PROBLEM TO SOLVE:
For the records below, give the count of lines holding the word "this" and nothing more.

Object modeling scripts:
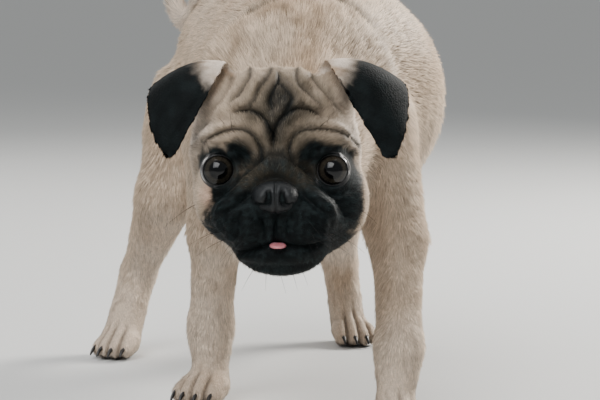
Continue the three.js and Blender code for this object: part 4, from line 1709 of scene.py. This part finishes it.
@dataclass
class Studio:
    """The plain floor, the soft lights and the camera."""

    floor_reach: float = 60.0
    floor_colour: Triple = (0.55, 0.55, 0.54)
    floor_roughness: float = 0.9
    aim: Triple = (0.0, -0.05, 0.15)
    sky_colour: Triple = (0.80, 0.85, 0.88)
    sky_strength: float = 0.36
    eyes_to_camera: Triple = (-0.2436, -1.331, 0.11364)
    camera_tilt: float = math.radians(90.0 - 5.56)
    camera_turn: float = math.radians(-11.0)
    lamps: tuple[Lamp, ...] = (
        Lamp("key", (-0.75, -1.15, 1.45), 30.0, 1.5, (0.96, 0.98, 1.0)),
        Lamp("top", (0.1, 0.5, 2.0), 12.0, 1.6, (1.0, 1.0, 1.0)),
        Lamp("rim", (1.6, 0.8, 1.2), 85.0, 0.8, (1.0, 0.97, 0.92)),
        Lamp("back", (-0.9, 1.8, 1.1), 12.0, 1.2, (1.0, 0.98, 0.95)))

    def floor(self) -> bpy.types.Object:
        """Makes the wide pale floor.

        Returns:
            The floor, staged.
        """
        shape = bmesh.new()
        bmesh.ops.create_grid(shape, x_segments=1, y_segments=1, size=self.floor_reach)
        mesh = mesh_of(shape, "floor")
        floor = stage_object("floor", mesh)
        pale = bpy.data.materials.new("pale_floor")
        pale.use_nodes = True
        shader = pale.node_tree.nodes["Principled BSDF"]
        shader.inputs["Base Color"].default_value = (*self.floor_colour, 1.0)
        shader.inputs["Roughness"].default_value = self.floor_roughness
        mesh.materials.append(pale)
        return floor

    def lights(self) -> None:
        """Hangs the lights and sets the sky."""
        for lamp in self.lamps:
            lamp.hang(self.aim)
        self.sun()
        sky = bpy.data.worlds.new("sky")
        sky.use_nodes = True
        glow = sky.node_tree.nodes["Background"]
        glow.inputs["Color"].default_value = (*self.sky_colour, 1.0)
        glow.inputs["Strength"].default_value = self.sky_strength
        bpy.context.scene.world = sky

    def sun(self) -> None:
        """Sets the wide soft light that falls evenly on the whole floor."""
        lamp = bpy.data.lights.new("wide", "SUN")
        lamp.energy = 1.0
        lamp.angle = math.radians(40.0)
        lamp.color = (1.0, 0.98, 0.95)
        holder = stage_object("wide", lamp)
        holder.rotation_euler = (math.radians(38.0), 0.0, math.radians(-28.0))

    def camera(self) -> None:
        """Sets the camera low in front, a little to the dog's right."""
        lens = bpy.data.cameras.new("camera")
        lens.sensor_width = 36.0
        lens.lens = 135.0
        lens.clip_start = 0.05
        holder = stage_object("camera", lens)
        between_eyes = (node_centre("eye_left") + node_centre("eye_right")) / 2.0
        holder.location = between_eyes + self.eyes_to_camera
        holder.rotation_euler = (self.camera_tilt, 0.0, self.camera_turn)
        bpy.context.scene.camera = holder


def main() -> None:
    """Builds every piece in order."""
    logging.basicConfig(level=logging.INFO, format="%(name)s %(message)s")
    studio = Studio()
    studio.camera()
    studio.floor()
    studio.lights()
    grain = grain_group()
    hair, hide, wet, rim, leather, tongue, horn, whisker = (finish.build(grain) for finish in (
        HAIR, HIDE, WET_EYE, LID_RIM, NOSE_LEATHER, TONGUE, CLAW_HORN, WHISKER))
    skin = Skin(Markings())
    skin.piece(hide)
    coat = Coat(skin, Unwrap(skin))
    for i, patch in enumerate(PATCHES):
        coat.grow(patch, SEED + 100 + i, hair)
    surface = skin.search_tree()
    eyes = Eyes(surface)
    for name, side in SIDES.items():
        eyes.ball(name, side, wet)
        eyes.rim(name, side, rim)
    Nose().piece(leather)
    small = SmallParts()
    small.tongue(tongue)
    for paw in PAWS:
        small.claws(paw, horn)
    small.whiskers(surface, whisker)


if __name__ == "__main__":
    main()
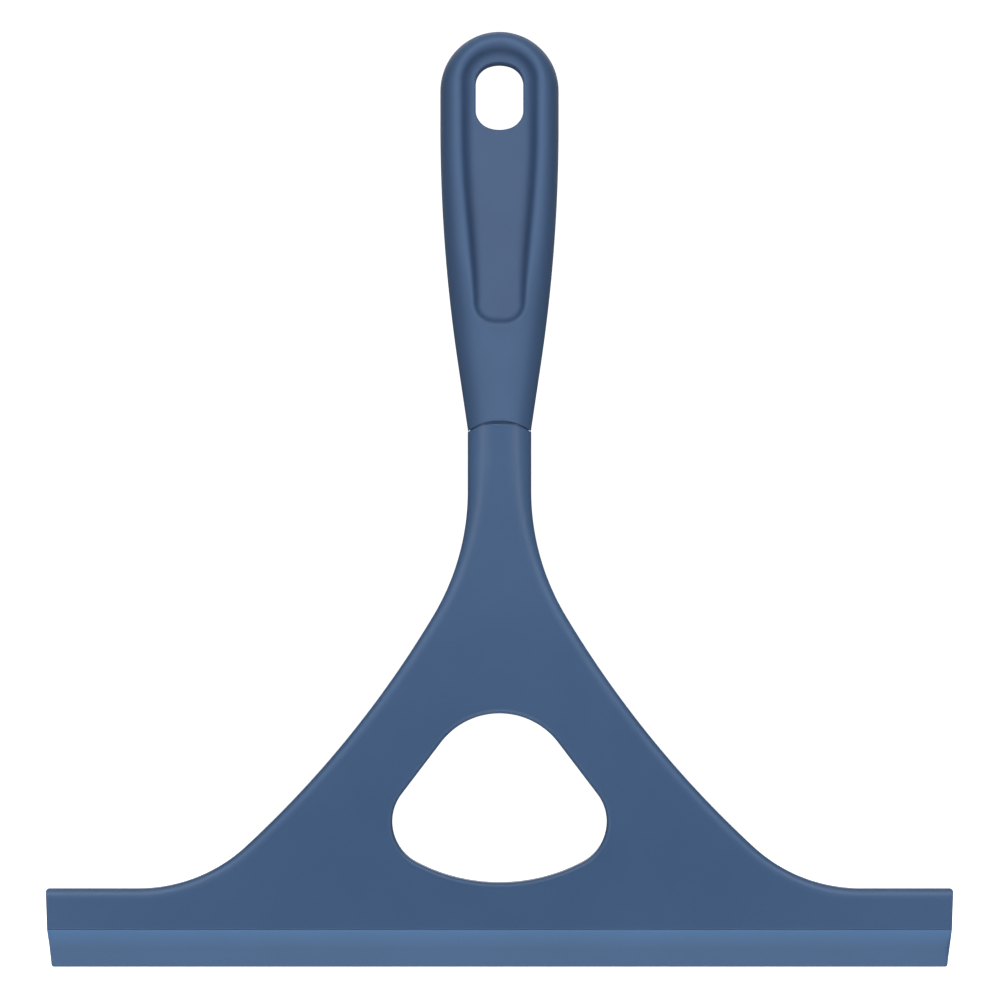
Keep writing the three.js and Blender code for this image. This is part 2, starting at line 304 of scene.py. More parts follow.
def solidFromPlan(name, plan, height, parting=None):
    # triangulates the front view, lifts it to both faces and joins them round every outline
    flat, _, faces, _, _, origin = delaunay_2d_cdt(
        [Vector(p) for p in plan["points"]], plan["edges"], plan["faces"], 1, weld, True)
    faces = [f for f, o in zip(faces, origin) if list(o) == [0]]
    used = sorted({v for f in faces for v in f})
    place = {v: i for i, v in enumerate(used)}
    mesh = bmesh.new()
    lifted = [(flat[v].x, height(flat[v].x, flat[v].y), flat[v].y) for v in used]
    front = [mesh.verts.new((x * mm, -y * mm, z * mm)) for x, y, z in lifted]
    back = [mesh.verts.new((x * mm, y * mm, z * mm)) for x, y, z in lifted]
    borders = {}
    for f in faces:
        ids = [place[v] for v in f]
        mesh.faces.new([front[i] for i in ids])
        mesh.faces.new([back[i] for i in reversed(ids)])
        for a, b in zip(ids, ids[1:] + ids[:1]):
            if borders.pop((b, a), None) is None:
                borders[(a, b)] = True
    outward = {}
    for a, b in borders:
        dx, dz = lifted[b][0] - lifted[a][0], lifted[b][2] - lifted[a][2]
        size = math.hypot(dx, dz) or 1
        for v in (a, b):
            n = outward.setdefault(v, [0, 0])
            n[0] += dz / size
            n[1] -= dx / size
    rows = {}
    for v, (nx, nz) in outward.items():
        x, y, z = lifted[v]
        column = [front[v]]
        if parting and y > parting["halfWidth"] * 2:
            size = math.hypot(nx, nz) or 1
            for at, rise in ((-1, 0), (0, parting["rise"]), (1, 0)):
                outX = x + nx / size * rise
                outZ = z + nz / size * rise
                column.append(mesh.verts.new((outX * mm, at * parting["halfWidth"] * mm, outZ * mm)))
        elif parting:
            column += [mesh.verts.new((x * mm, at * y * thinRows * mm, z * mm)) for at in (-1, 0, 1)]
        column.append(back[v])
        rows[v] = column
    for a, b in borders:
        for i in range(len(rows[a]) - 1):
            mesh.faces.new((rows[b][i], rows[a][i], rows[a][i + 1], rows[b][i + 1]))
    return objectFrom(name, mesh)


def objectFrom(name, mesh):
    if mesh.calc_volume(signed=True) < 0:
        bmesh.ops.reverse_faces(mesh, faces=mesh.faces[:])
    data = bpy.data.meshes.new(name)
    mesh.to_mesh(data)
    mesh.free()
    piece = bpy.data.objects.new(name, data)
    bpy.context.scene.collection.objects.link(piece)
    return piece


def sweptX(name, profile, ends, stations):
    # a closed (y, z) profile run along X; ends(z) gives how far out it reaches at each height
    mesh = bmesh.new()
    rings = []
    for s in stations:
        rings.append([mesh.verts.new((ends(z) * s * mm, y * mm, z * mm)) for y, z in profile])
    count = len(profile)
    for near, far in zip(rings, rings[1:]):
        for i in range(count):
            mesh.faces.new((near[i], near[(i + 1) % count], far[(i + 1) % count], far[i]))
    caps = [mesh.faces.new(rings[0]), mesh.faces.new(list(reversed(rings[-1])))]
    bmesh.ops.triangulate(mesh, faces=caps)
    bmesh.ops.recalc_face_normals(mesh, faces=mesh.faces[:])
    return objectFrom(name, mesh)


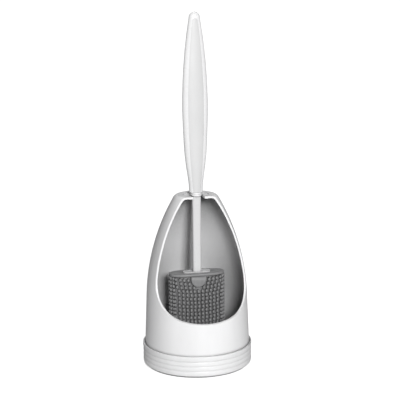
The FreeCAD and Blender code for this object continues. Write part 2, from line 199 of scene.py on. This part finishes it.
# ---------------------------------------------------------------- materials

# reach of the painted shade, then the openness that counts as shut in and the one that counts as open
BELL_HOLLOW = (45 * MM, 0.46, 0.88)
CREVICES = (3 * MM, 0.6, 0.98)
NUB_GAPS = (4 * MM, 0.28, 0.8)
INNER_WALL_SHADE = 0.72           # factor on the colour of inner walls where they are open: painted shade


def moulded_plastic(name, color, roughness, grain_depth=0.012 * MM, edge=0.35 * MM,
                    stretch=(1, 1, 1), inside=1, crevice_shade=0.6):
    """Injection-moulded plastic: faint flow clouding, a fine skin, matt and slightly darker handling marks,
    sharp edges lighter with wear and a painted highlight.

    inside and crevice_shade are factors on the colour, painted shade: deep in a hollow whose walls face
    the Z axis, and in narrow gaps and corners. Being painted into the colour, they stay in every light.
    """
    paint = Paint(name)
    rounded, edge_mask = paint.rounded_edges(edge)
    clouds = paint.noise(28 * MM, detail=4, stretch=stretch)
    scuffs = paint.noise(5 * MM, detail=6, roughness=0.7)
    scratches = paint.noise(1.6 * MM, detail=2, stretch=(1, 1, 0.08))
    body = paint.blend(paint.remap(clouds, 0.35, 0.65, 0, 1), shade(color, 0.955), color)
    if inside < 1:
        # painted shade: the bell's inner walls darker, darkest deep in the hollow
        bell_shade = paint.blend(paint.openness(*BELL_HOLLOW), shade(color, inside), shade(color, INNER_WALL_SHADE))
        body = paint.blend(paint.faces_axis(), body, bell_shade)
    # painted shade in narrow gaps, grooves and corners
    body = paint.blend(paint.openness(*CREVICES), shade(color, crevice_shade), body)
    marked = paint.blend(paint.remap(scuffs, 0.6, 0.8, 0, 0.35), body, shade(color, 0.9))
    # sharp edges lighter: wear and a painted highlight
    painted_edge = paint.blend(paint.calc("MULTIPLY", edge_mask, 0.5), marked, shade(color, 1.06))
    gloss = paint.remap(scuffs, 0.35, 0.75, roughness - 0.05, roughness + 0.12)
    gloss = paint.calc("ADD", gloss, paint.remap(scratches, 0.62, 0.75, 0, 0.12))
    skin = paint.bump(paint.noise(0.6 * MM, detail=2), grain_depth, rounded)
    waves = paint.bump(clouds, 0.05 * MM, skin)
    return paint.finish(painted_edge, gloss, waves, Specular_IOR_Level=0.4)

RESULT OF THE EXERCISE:
3